Triangles ABC and PQR are similar to each other, then :

1. $\dfrac{\text{Ar.(△ABC)}}{\text{Ar.(△PQR)}} = \dfrac{BC^2}{PQ^2}$

2. $\dfrac{AB^2}{PQ^2} = \dfrac{AC^2}{PR^2}$

3. $\dfrac{\text{Ar.(△BAC)}}{\text{Ar.(△QPR)}} \ne \dfrac{AB^2}{QP^2}$

4. $\dfrac{AC^2}{PR^2} = \dfrac{BC^2}{PQ^2}$

We know that,

The areas of two similar triangles are proportional to the squares on their corresponding sides.

$\Rightarrow \dfrac{\text{Ar.(△ABC)}}{\text{Ar.(△PQR)}} = \dfrac{AB^2}{PQ^2}$ …….(1)
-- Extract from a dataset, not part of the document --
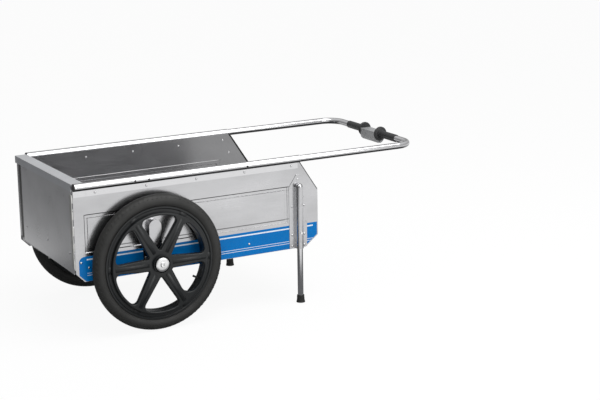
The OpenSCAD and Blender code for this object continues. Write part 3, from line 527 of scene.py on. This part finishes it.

$\Rightarrow \dfrac{\text{Ar.(△ABC)}}{\text{Ar.(△PQR)}} = \dfrac{AC^2}{PR^2}$ ………(2)

From equation (1) and (2), we get :

$\Rightarrow \dfrac{AB^2}{PQ^2} = \dfrac{AC^2}{PR^2}$

Hence, Option 2 is the correct option.